## Work instructions
What is to be transcribed is the run of lines opening with the one that has "outsole_heel();" and closing with the one that has "# A child's", and only that run, exactly.

# # # #

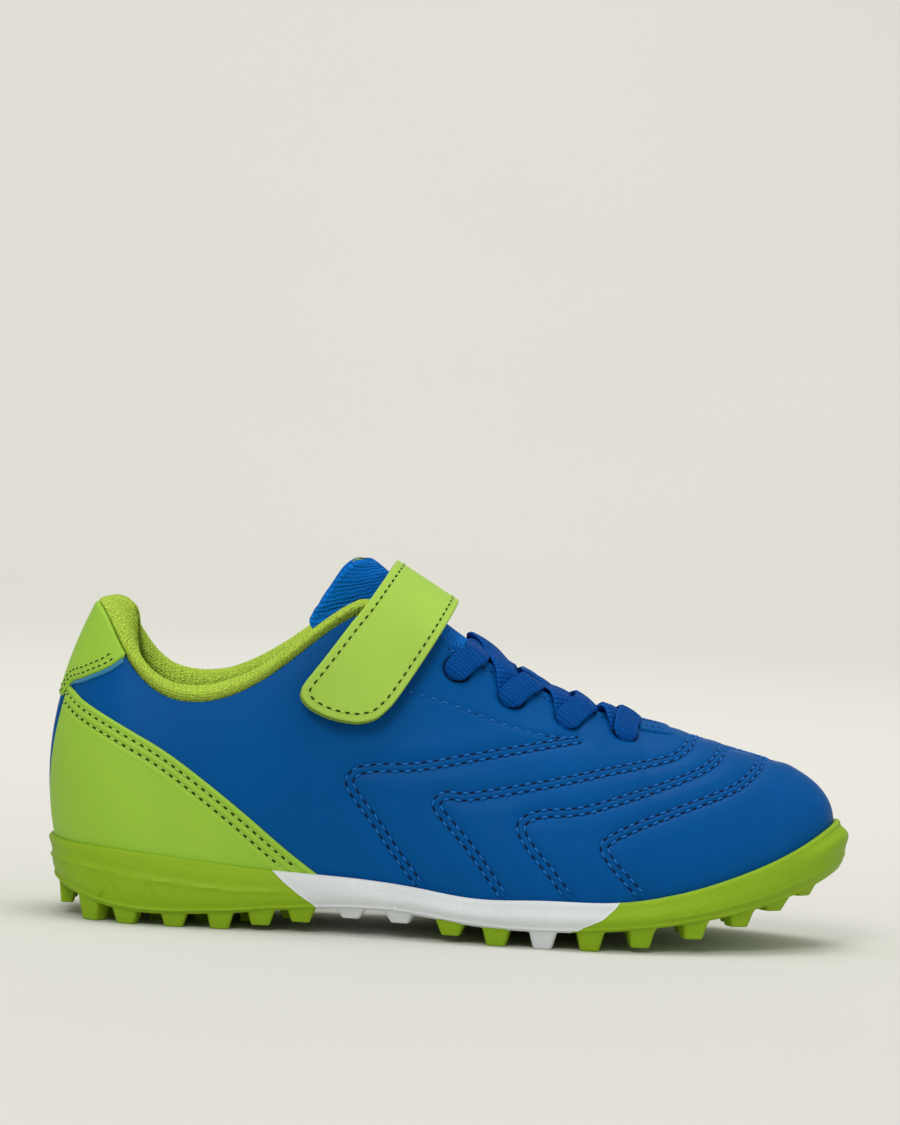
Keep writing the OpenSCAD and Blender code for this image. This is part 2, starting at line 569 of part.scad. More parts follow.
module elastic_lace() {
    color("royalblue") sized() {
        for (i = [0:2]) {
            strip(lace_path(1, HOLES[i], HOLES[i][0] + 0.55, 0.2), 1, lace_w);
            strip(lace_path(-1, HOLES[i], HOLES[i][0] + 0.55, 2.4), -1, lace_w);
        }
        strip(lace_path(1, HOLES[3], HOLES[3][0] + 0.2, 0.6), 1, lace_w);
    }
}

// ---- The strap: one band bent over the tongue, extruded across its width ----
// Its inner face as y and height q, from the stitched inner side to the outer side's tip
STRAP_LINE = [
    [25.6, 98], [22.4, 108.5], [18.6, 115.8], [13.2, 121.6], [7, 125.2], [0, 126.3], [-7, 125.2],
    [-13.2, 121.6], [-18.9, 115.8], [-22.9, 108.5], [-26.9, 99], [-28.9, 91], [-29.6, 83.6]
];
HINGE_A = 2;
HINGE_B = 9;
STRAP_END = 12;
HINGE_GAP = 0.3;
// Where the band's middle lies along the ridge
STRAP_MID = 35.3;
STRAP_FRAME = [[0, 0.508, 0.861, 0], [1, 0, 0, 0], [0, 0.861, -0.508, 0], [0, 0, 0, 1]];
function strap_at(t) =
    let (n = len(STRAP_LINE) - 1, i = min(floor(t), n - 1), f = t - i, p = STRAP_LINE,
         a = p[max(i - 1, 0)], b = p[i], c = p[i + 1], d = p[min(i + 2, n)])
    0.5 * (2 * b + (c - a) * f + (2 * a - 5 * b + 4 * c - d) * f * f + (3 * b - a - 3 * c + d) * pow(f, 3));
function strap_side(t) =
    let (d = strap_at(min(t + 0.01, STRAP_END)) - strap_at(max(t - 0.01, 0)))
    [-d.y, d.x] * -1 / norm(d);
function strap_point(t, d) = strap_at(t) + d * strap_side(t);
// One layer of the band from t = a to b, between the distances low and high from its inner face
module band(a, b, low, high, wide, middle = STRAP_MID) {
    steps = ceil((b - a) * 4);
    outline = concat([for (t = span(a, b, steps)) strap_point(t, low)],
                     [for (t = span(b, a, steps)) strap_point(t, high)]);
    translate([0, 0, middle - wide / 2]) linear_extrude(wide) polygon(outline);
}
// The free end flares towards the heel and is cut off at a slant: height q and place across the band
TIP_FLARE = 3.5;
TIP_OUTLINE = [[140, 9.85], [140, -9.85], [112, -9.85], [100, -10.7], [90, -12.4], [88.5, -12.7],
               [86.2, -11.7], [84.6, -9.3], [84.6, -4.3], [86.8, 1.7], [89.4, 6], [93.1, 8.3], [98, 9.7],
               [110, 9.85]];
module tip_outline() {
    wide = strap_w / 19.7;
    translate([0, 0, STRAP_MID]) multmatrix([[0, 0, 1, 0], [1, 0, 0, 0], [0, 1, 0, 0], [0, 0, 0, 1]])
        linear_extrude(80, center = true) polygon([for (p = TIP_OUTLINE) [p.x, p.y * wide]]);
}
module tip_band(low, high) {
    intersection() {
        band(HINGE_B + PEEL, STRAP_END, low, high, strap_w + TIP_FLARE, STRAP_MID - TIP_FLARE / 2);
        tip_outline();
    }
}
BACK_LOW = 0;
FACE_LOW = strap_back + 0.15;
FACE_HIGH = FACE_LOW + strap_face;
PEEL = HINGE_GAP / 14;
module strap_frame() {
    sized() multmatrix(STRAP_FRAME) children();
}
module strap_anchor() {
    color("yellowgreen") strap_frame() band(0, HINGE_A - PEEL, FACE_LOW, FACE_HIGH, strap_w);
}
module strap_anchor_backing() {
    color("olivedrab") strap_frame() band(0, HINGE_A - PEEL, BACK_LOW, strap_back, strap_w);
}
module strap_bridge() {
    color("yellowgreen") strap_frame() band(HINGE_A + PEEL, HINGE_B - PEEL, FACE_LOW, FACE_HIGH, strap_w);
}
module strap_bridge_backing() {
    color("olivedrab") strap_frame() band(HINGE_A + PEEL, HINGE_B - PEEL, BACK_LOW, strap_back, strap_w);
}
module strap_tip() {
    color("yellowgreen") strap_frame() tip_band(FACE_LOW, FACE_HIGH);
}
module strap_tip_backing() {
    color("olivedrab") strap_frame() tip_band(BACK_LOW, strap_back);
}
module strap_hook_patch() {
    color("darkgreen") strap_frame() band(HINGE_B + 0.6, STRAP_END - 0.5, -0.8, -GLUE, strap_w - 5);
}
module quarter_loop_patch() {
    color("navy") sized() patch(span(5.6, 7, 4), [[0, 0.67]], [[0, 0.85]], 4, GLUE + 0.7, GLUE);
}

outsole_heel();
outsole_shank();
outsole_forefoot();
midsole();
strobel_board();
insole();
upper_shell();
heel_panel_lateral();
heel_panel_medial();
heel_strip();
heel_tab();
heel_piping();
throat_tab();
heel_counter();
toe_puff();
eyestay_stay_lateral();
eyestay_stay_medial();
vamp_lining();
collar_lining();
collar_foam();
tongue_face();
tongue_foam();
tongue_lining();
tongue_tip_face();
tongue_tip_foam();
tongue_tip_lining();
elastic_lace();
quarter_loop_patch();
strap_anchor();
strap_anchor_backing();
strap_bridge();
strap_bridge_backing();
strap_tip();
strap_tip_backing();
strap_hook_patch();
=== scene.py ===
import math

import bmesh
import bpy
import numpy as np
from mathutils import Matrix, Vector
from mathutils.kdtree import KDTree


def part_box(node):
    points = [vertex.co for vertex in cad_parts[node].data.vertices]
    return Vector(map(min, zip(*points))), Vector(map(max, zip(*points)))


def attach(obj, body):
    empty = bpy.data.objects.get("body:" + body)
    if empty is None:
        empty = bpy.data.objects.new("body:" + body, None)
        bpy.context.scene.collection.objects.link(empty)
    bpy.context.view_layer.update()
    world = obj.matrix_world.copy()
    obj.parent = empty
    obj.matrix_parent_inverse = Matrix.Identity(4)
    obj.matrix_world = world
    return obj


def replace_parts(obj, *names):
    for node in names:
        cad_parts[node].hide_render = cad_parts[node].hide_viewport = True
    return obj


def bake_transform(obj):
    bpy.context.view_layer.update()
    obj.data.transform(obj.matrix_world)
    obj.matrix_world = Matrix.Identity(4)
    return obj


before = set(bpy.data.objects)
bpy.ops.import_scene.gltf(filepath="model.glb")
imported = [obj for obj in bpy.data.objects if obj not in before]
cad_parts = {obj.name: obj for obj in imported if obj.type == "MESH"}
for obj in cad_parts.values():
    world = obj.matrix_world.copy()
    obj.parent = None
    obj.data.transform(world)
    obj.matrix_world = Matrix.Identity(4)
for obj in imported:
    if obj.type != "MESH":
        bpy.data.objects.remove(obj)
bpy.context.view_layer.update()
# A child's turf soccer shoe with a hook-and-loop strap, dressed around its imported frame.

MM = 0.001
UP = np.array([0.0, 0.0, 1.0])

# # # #

## Answer to this problem
outsole_heel();
outsole_shank();
outsole_forefoot();
midsole();
strobel_board();
insole();
upper_shell();
heel_panel_lateral();
heel_panel_medial();
heel_strip();
heel_tab();
heel_piping();
throat_tab();
heel_counter();
toe_puff();
eyestay_stay_lateral();
eyestay_stay_medial();
vamp_lining();
collar_lining();
collar_foam();
tongue_face();
tongue_foam();
tongue_lining();
tongue_tip_face();
tongue_tip_foam();
tongue_tip_lining();
elastic_lace();
quarter_loop_patch();
strap_anchor();
strap_anchor_backing();
strap_bridge();
strap_bridge_backing();
strap_tip();
strap_tip_backing();
strap_hook_patch();
=== scene.py ===
import math

import bmesh
import bpy
import numpy as np
from mathutils import Matrix, Vector
from mathutils.kdtree import KDTree


def part_box(node):
    points = [vertex.co for vertex in cad_parts[node].data.vertices]
    return Vector(map(min, zip(*points))), Vector(map(max, zip(*points)))


def attach(obj, body):
    empty = bpy.data.objects.get("body:" + body)
    if empty is None:
        empty = bpy.data.objects.new("body:" + body, None)
        bpy.context.scene.collection.objects.link(empty)
    bpy.context.view_layer.update()
    world = obj.matrix_world.copy()
    obj.parent = empty
    obj.matrix_parent_inverse = Matrix.Identity(4)
    obj.matrix_world = world
    return obj


def replace_parts(obj, *names):
    for node in names:
        cad_parts[node].hide_render = cad_parts[node].hide_viewport = True
    return obj


def bake_transform(obj):
    bpy.context.view_layer.update()
    obj.data.transform(obj.matrix_world)
    obj.matrix_world = Matrix.Identity(4)
    return obj


before = set(bpy.data.objects)
bpy.ops.import_scene.gltf(filepath="model.glb")
imported = [obj for obj in bpy.data.objects if obj not in before]
cad_parts = {obj.name: obj for obj in imported if obj.type == "MESH"}
for obj in cad_parts.values():
    world = obj.matrix_world.copy()
    obj.parent = None
    obj.data.transform(world)
    obj.matrix_world = Matrix.Identity(4)
for obj in imported:
    if obj.type != "MESH":
        bpy.data.objects.remove(obj)
bpy.context.view_layer.update()
# A child's turf soccer shoe with a hook-and-loop strap, dressed around its imported frame.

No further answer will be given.